Dataset excerpt:

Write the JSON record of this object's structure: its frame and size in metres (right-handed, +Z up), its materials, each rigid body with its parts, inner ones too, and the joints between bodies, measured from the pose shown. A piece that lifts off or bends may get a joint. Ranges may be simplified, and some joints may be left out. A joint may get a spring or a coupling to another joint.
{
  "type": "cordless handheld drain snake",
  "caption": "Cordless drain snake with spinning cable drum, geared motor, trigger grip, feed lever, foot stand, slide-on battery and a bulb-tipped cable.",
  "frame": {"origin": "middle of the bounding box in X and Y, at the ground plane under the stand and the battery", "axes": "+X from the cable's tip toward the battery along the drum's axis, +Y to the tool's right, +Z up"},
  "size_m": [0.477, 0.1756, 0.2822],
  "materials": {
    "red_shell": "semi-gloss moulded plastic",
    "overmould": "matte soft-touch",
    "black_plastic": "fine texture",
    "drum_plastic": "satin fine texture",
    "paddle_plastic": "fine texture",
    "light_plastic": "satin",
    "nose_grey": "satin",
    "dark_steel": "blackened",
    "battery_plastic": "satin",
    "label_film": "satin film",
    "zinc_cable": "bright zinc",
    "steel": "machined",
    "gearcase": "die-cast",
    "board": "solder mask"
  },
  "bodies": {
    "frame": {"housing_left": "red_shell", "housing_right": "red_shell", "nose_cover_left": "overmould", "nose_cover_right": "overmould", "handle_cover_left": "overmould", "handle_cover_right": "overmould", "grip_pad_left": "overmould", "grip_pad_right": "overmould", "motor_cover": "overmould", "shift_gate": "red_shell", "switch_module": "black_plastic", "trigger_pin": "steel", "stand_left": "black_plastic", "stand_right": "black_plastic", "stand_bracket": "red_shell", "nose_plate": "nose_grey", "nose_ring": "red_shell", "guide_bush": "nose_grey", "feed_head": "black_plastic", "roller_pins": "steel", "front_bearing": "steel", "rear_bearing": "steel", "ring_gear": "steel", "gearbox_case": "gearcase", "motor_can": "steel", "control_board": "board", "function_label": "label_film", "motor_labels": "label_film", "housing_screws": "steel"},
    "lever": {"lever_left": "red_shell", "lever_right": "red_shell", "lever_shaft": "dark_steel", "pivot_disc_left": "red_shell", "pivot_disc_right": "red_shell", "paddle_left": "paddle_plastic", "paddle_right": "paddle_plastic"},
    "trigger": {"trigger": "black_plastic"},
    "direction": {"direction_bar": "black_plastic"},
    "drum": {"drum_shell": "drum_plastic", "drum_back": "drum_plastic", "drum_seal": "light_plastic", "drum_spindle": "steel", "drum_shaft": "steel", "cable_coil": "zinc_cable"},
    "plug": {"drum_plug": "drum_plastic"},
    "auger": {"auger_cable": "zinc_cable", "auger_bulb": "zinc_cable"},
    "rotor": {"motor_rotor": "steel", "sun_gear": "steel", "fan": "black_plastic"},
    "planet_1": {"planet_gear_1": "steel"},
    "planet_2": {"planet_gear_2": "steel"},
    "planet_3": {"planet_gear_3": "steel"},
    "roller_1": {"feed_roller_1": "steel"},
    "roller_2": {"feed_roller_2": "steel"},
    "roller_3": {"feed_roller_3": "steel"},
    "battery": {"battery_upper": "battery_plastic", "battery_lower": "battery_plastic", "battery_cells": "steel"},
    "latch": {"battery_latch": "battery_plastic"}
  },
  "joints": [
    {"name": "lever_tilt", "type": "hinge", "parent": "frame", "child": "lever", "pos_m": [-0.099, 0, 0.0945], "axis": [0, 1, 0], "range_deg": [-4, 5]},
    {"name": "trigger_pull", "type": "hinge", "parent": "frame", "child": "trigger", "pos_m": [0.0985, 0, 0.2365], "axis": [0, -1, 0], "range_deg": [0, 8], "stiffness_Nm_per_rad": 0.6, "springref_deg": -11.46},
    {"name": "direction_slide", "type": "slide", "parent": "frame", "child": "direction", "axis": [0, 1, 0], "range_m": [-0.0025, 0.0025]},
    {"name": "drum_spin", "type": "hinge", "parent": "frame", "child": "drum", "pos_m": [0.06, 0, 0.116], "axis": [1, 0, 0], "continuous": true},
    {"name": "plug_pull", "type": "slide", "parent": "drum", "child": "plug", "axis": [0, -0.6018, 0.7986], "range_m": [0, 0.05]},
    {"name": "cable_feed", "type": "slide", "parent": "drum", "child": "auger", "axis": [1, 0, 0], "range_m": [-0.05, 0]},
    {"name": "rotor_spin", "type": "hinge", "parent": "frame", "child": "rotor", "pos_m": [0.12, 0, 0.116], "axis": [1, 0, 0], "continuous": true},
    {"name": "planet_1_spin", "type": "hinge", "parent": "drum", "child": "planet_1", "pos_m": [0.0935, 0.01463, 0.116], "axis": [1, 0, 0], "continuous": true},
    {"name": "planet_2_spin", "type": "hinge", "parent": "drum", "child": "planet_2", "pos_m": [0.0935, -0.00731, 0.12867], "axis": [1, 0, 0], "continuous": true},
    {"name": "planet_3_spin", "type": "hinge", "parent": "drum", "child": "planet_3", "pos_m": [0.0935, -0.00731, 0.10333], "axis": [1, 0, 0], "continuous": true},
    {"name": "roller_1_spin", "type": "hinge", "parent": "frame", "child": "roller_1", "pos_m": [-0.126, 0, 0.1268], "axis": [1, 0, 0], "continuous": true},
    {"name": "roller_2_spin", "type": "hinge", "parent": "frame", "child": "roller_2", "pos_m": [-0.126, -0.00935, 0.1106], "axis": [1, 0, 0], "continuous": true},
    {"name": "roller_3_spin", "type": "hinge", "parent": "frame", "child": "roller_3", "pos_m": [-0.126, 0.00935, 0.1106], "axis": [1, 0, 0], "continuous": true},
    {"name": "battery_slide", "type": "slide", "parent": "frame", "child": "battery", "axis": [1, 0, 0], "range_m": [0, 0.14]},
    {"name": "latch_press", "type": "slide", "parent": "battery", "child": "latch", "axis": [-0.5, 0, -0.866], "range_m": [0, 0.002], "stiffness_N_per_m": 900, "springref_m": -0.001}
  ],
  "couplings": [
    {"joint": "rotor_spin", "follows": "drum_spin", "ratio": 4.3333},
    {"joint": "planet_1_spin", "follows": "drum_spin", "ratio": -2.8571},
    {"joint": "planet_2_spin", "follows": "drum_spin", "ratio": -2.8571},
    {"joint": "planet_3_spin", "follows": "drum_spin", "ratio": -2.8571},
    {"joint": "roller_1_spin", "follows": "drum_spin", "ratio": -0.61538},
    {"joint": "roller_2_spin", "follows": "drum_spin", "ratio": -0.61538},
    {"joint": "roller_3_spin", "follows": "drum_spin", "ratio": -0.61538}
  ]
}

Goal: Your task is to print the whole listing again exactly.

Answer to this problem:
Write the JSON record of this object's structure: its frame and size in metres (right-handed, +Z up), its materials, each rigid body with its parts, inner ones too, and the joints between bodies, measured from the pose shown. A piece that lifts off or bends may get a joint. Ranges may be simplified, and some joints may be left out. A joint may get a spring or a coupling to another joint.
{
  "type": "cordless handheld drain snake",
  "caption": "Cordless drain snake with spinning cable drum, geared motor, trigger grip, feed lever, foot stand, slide-on battery and a bulb-tipped cable.",
  "frame": {"origin": "middle of the bounding box in X and Y, at the ground plane under the stand and the battery", "axes": "+X from the cable's tip toward the battery along the drum's axis, +Y to the tool's right, +Z up"},
  "size_m": [0.477, 0.1756, 0.2822],
  "materials": {
    "red_shell": "semi-gloss moulded plastic",
    "overmould": "matte soft-touch",
    "black_plastic": "fine texture",
    "drum_plastic": "satin fine texture",
    "paddle_plastic": "fine texture",
    "light_plastic": "satin",
    "nose_grey": "satin",
    "dark_steel": "blackened",
    "battery_plastic": "satin",
    "label_film": "satin film",
    "zinc_cable": "bright zinc",
    "steel": "machined",
    "gearcase": "die-cast",
    "board": "solder mask"
  },
  "bodies": {
    "frame": {"housing_left": "red_shell", "housing_right": "red_shell", "nose_cover_left": "overmould", "nose_cover_right": "overmould", "handle_cover_left": "overmould", "handle_cover_right": "overmould", "grip_pad_left": "overmould", "grip_pad_right": "overmould", "motor_cover": "overmould", "shift_gate": "red_shell", "switch_module": "black_plastic", "trigger_pin": "steel", "stand_left": "black_plastic", "stand_right": "black_plastic", "stand_bracket": "red_shell", "nose_plate": "nose_grey", "nose_ring": "red_shell", "guide_bush": "nose_grey", "feed_head": "black_plastic", "roller_pins": "steel", "front_bearing": "steel", "rear_bearing": "steel", "ring_gear": "steel", "gearbox_case": "gearcase", "motor_can": "steel", "control_board": "board", "function_label": "label_film", "motor_labels": "label_film", "housing_screws": "steel"},
    "lever": {"lever_left": "red_shell", "lever_right": "red_shell", "lever_shaft": "dark_steel", "pivot_disc_left": "red_shell", "pivot_disc_right": "red_shell", "paddle_left": "paddle_plastic", "paddle_right": "paddle_plastic"},
    "trigger": {"trigger": "black_plastic"},
    "direction": {"direction_bar": "black_plastic"},
    "drum": {"drum_shell": "drum_plastic", "drum_back": "drum_plastic", "drum_seal": "light_plastic", "drum_spindle": "steel", "drum_shaft": "steel", "cable_coil": "zinc_cable"},
    "plug": {"drum_plug": "drum_plastic"},
    "auger": {"auger_cable": "zinc_cable", "auger_bulb": "zinc_cable"},
    "rotor": {"motor_rotor": "steel", "sun_gear": "steel", "fan": "black_plastic"},
    "planet_1": {"planet_gear_1": "steel"},
    "planet_2": {"planet_gear_2": "steel"},
    "planet_3": {"planet_gear_3": "steel"},
    "roller_1": {"feed_roller_1": "steel"},
    "roller_2": {"feed_roller_2": "steel"},
    "roller_3": {"feed_roller_3": "steel"},
    "battery": {"battery_upper": "battery_plastic", "battery_lower": "battery_plastic", "battery_cells": "steel"},
    "latch": {"battery_latch": "battery_plastic"}
  },
  "joints": [
    {"name": "lever_tilt", "type": "hinge", "parent": "frame", "child": "lever", "pos_m": [-0.099, 0, 0.0945], "axis": [0, 1, 0], "range_deg": [-4, 5]},
    {"name": "trigger_pull", "type": "hinge", "parent": "frame", "child": "trigger", "pos_m": [0.0985, 0, 0.2365], "axis": [0, -1, 0], "range_deg": [0, 8], "stiffness_Nm_per_rad": 0.6, "springref_deg": -11.46},
    {"name": "direction_slide", "type": "slide", "parent": "frame", "child": "direction", "axis": [0, 1, 0], "range_m": [-0.0025, 0.0025]},
    {"name": "drum_spin", "type": "hinge", "parent": "frame", "child": "drum", "pos_m": [0.06, 0, 0.116], "axis": [1, 0, 0], "continuous": true},
    {"name": "plug_pull", "type": "slide", "parent": "drum", "child": "plug", "axis": [0, -0.6018, 0.7986], "range_m": [0, 0.05]},
    {"name": "cable_feed", "type": "slide", "parent": "drum", "child": "auger", "axis": [1, 0, 0], "range_m": [-0.05, 0]},
    {"name": "rotor_spin", "type": "hinge", "parent": "frame", "child": "rotor", "pos_m": [0.12, 0, 0.116], "axis": [1, 0, 0], "continuous": true},
    {"name": "planet_1_spin", "type": "hinge", "parent": "drum", "child": "planet_1", "pos_m": [0.0935, 0.01463, 0.116], "axis": [1, 0, 0], "continuous": true},
    {"name": "planet_2_spin", "type": "hinge", "parent": "drum", "child": "planet_2", "pos_m": [0.0935, -0.00731, 0.12867], "axis": [1, 0, 0], "continuous": true},
    {"name": "planet_3_spin", "type": "hinge", "parent": "drum", "child": "planet_3", "pos_m": [0.0935, -0.00731, 0.10333], "axis": [1, 0, 0], "continuous": true},
    {"name": "roller_1_spin", "type": "hinge", "parent": "frame", "child": "roller_1", "pos_m": [-0.126, 0, 0.1268], "axis": [1, 0, 0], "continuous": true},
    {"name": "roller_2_spin", "type": "hinge", "parent": "frame", "child": "roller_2", "pos_m": [-0.126, -0.00935, 0.1106], "axis": [1, 0, 0], "continuous": true},
    {"name": "roller_3_spin", "type": "hinge", "parent": "frame", "child": "roller_3", "pos_m": [-0.126, 0.00935, 0.1106], "axis": [1, 0, 0], "continuous": true},
    {"name": "battery_slide", "type": "slide", "parent": "frame", "child": "battery", "axis": [1, 0, 0], "range_m": [0, 0.14]},
    {"name": "latch_press", "type": "slide", "parent": "battery", "child": "latch", "axis": [-0.5, 0, -0.866], "range_m": [0, 0.002], "stiffness_N_per_m": 900, "springref_m": -0.001}
  ],
  "couplings": [
    {"joint": "rotor_spin", "follows": "drum_spin", "ratio": 4.3333},
    {"joint": "planet_1_spin", "follows": "drum_spin", "ratio": -2.8571},
    {"joint": "planet_2_spin", "follows": "drum_spin", "ratio": -2.8571},
    {"joint": "planet_3_spin", "follows": "drum_spin", "ratio": -2.8571},
    {"joint": "roller_1_spin", "follows": "drum_spin", "ratio": -0.61538},
    {"joint": "roller_2_spin", "follows": "drum_spin", "ratio": -0.61538},
    {"joint": "roller_3_spin", "follows": "drum_spin", "ratio": -0.61538}
  ]
}